June 2022 Release Date

To say the arrest of Shelly and David Knotek was the talk of the town would be an understatement. According to the Seattle Times, gossip flies fast in Raymond, Washington, and it wasn't long until everyone in town knew of the horrors Shelly Knotek had enacted. Rhys Davis said the Knotek's story is the biggest news the town ever received, so it is safe to assume news began to buzz again recently when talk of Shelly Knotek's impending release reached the same small-town ears.

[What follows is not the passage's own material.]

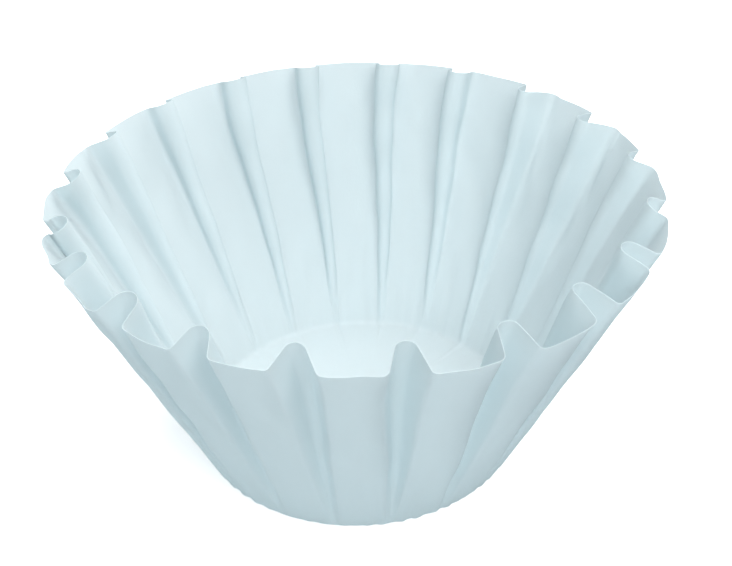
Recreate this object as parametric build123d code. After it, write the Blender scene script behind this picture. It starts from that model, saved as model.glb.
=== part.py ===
from build123d import *
import os
from math import acos, asin, atan2, cos, hypot, pi, radians, sin, sqrt, tan

# Flat-bottomed fluted coffee filter, pressed from one round sheet of crepe paper.
# Units are millimetres. +Z is the filter's axis, and the origin is the middle of the flat
# base, on the plane it stands on. One valley of the wall lies FIRST_VALLEY_DEG round from -Y.

# The paper, before pressing and after.
FLAT_DIAMETER = 250.0  # the round sheet that the filter is pressed from
BASE_DIAMETER = 90.0  # across the flat base, where the wall starts
PAPER_THICKNESS = 0.22
HEEL_RADIUS = 2.2  # bend from the base up into the wall, measured on the outside

# The fluted wall. Slopes are measured from the upright.
FLUTE_COUNT = 20
FIRST_VALLEY_DEG = -45.8  # where the first inner fold stands, anticlockwise from -Y
CREST_SLOPE_DEG = 24.0  # outward lean of the broad outer panels
VALLEY_SLOPE_DEG = 17.8  # outward lean of the narrow inner folds

# Its shape across, at the cut rim and where it starts at the base. Radii are the outer face's.
RIM_FOLD_HALF = 5.0  # from the middle of a valley to where the next panel starts to turn in
RIM_PANEL_RADIUS = 48.0  # curve across an outer panel
RIM_CORNER_RADIUS = 1.7  # bend between an outer panel and a side wall
RIM_VALLEY_RADIUS = 3.0  # bend of the inner fold
FOOT_FOLD_HALF = 1.4  # the folds' narrow tips, measured as at the rim
FOOT_BEND_RADIUS = 0.6  # both bends, where the wall starts

WALL_LEVELS = (0.0, 0.12, 0.3, 0.6, 1.0)  # heights that the wall is drawn at, as shares of its rise
TRIM_ROOM = 1.5  # how far the wall is drawn past its cut edge before it is cut

# Worked out from the sizes above.
BASE_RADIUS = BASE_DIAMETER / 2
SLANT = (FLAT_DIAMETER - BASE_DIAMETER) / 2  # paper between the base's edge and the cut edge
PITCH_DEG = 360.0 / FLUTE_COUNT
FIRST_PANEL_DEG = FIRST_VALLEY_DEG - 90.0 - PITCH_DEG / 2  # middle of a panel, anticlockwise from +X
MEAN_SLOPE_DEG = (CREST_SLOPE_DEG + VALLEY_SLOPE_DEG) / 2
WALL_FOOT = HEEL_RADIUS * (1 - sin(radians(MEAN_SLOPE_DEG)))  # where the heel turns into the wall
PLAN_THICKNESS = PAPER_THICKNESS / cos(radians(MEAN_SLOPE_DEG))
WALL_RISE = SLANT * cos(radians(VALLEY_SLOPE_DEG)) + TRIM_ROOM
PAST_RIM = WALL_RISE / (SLANT * cos(radians(MEAN_SLOPE_DEG)))  # the drawn wall over the cut one


def turned(point, turn_deg):
    """A plan point turned about the axis, positive anticlockwise seen from above."""
    x, y = point
    c, s = cos(radians(turn_deg)), sin(radians(turn_deg))
    return (c * x - s * y, s * x + c * y)


def on_circle(centre, radius, bearing):
    """The point of a circle at a bearing in radians, clockwise from +Y."""
    return (centre[0] + radius * sin(bearing), centre[1] + radius * cos(bearing))


def between(foot_value, rim_value, level):
    """A size of the wall at a level, which grows evenly from the foot to past the rim."""
    return foot_value + (rim_value - foot_value) * level * PAST_RIM


def foot_circle(inset):
    """The half flute's stretches on the base's edge, where the wall is still round.

    The outer panel keeps nearly its whole width down there. Corner, side wall and fold close
    to a narrow tip, and take a third of it each.
    """
    half_pitch = radians(PITCH_DEG / 2)
    tip = FOOT_FOLD_HALF / BASE_RADIUS
    bearings = [0.0] + [half_pitch - tip * part / 3 for part in (3, 2, 1, 0)]
    return [
        tuple(on_circle((0.0, 0.0), BASE_RADIUS - inset, b) for b in (start, (start + end) / 2, end))
        for start, end in zip(bearings, bearings[1:])
    ]


def half_flute(level, inset):
    """The stretches of wall from the middle of an outer panel to the middle of the next valley.

    The panel stands on +Y and the valley half a pitch clockwise of it. The panel's arc, its
    corner, the straight side wall and the valley's arc run on into each other. Each stretch
    is (start, middle, end), moved inward by inset, which leaves every stretch parallel.
    """
    if level == 0.0:
        return foot_circle(inset)
    rise = WALL_RISE * level
    crest_reach = BASE_RADIUS + rise * tan(radians(CREST_SLOPE_DEG))
    valley_reach = BASE_RADIUS + rise * tan(radians(VALLEY_SLOPE_DEG))
    valley_bearing = radians(PITCH_DEG / 2)
    panel_half = crest_reach * sin(valley_bearing) - between(FOOT_FOLD_HALF, RIM_FOLD_HALF, level)
    panel = between(BASE_RADIUS, RIM_PANEL_RADIUS, level)
    corner = between(FOOT_BEND_RADIUS, RIM_CORNER_RADIUS, level)
    fold = between(FOOT_BEND_RADIUS, RIM_VALLEY_RADIUS, level)

    panel_centre = (0.0, crest_reach - panel)
    corner_bearing = asin(panel_half / panel)
    corner_centre = on_circle(panel_centre, panel - corner, corner_bearing)
    fold_centre = on_circle((0.0, 0.0), valley_reach + fold, valley_bearing)

    # The side wall is the tangent that crosses between the corner's circle and the fold's.
    across, along = fold_centre[0] - corner_centre[0], fold_centre[1] - corner_centre[1]
    wall_bearing = atan2(across, along) - acos((corner + fold) / hypot(across, along))

    panel, corner, fold = panel - inset, corner - inset, fold + inset
    panel_mid = on_circle(panel_centre, panel, 0.0)
    panel_quarter = on_circle(panel_centre, panel, corner_bearing / 2)
    panel_end = on_circle(panel_centre, panel, corner_bearing)
    corner_mid = on_circle(corner_centre, corner, (corner_bearing + wall_bearing) / 2)
    side_start = on_circle(corner_centre, corner, wall_bearing)
    side_end = on_circle(fold_centre, fold, wall_bearing + pi)
    fold_quarter = on_circle(fold_centre, fold, (wall_bearing + valley_bearing) / 2 + pi)
    fold_mid = on_circle(fold_centre, fold, valley_bearing + pi)
    return [
        (panel_mid, panel_quarter, panel_end),
        (panel_end, corner_mid, side_start),
        (side_start, None, side_end),
        (side_end, fold_quarter, fold_mid),
    ]


def edge_between(start, middle, end, height):
    """A wall stretch at a height: an arc through three points, or a straight line."""
    if middle is None:
        return Line((*start, height), (*end, height))
    return ThreePointArc((*start, height), (*middle, height), (*end, height))


def ring(level, inset):
    """The wall's closed outline at a level: each half flute with its mirror image."""
    height = WALL_FOOT + WALL_RISE * level
    half = half_flute(level, inset)
    mirrored = [tuple(p and (-p[0], p[1]) for p in reversed(stretch)) for stretch in reversed(half)]
    edges = []
    for flute in range(FLUTE_COUNT):
        panel_turn = FIRST_PANEL_DEG - 90.0 - PITCH_DEG * flute  # half_flute's panel is on +Y
        for stretch in mirrored + half:
            points = (p and turned(p, panel_turn) for p in stretch)
            edges.append(edge_between(*points, height))
    return Wire(edges)


def wall_body(inset):
    """The solid inside the wall's outer face, or inside its inner face at an inset."""
    return Solid.make_loft([ring(level, inset) for level in WALL_LEVELS])


def turned_body(profile):
    """A profile spun about the axis, with its seam in the middle of a panel."""
    return Solid.revolve(Face(Wire(profile)), 360.0, Axis.Z).rotate(Axis.Z, FIRST_PANEL_DEG)


def dish():
    """The flat base with its heel, up to where the wall starts."""
    arc_run = HEEL_RADIUS * cos(radians(MEAN_SLOPE_DEG))
    flat_radius = BASE_RADIUS - arc_run
    middle = radians((90.0 + MEAN_SLOPE_DEG) / 2)
    outer_mid = (flat_radius + HEEL_RADIUS * cos(middle), HEEL_RADIUS * (1 - sin(middle)))
    inner_radius = HEEL_RADIUS - PAPER_THICKNESS
    inner_mid = (flat_radius + inner_radius * cos(middle), HEEL_RADIUS - inner_radius * sin(middle))
    profile = [
        Line((0, 0, 0), (flat_radius, 0, 0)),
        ThreePointArc((flat_radius, 0, 0), (outer_mid[0], 0, outer_mid[1]), (BASE_RADIUS, 0, WALL_FOOT)),
        Line((BASE_RADIUS, 0, WALL_FOOT), (BASE_RADIUS - PLAN_THICKNESS, 0, WALL_FOOT)),
        ThreePointArc(
            (BASE_RADIUS - PLAN_THICKNESS, 0, WALL_FOOT),
            (inner_mid[0], 0, inner_mid[1]),
            (flat_radius, 0, PAPER_THICKNESS),
        ),
        Line((flat_radius, 0, PAPER_THICKNESS), (0, 0, PAPER_THICKNESS)),
        Line((0, 0, PAPER_THICKNESS), (0, 0, 0)),
    ]
    return turned_body(profile)


def cut_edge_body():
    """All the space that the round sheet's edge can reach, swung up about the base's edge.

    Every point of the cut edge stays one slant from the edge of the base, so the valleys,
    which lean out least, stand a little higher than the crests.
    """
    top = WALL_FOOT + SLANT
    reach = BASE_RADIUS + SLANT
    half_turn = SLANT * sqrt(0.5)
    profile = [
        Line((0, 0, 0), (reach, 0, 0)),
        Line((reach, 0, 0), (reach, 0, WALL_FOOT)),
        ThreePointArc(
            (reach, 0, WALL_FOOT),
            (BASE_RADIUS + half_turn, 0, WALL_FOOT + half_turn),
            (BASE_RADIUS, 0, top),
        ),
        Line((BASE_RADIUS, 0, top), (0, 0, top)),
        Line((0, 0, top), (0, 0, 0)),
    ]
    return turned_body(profile)


wall = wall_body(0.0) - wall_body(PLAN_THICKNESS)
filter_paper = (wall & cut_edge_body()) + dish()

os.makedirs("parts", exist_ok=True)
export_step(filter_paper, "parts/filter_paper.step")
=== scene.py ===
"""A flat-bottomed paper coffee filter: one round sheet pressed into a fluted cup.

The paper is one closed shell, worked out with numpy. It has the CAD solid's sizes, except for
slightly wider folds at the rim and a thinner cut edge, and the small unevenness of a real
pressing. Lengths here are millimetres until a mesh,
a lamp or the camera is made, which are in metres.
"""

import logging
import math
from dataclasses import dataclass, field
from enum import Enum
from typing import Any, Mapping, Sequence, Union

import bpy
import numpy as np
from mathutils import Matrix, Vector

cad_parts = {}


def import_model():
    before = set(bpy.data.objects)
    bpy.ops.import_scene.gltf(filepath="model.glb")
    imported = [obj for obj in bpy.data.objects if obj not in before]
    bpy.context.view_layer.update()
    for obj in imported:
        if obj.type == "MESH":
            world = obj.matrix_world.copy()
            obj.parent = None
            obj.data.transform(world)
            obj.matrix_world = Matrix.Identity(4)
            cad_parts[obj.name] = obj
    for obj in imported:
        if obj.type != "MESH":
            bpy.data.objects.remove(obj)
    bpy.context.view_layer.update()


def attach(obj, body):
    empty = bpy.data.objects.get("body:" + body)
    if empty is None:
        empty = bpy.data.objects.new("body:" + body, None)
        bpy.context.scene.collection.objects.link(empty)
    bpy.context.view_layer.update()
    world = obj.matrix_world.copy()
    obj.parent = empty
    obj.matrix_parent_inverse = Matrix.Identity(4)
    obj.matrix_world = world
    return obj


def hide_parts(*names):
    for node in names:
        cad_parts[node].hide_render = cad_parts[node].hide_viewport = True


log = logging.getLogger("coffee_filter")

MM = 0.001
NODE = "filter_paper"
BODY = "root"
SHEET_MAP = "sheet"


# --------------------------------------------------------------------------- shader helpers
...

The Knotek's crimes changed their children's lives forever, but they also changed the dynamic of their small town, removing the soft safety net and sense of security and replacing it with a subtle suspicion that follows its residents. 

Shelly Knotek was set to be released early in June 2022, according to All That's Interesting, but the Washington Department of Corrections shows she is still booked as of August 2022. Her daughters Sami, Nikki, and Tori Knotek have been very outspoken about their reluctance to see their mother released from prison.

The Daughters Now

After news of their mother's early release from prison, Sami, Nikki, and Tori Knotek spoke out against the master manipulator in any interview they could get, even signing on with Gregg Olsen to write the book on their mother in hopes his writings would both warn and educate the public. Speaking on the book, Olsen told The Sun that he was appalled by the girls' stories and wanted to tell the world to be careful. He says you truly never know what is happening behind a closed door.

Today, all three of the Knotek daughters are alive and well. Although they deal day to day with the stressors and triggers of their childhood trauma (via The New York Post), they have each found a way to cope with the horrific details of their past and find a sense of normalcy in life. According to Olsen in "If You Tell," the women have made a comfortable life for themselves, Nikki living in a million-dollar home and all three working toward their life's purposes.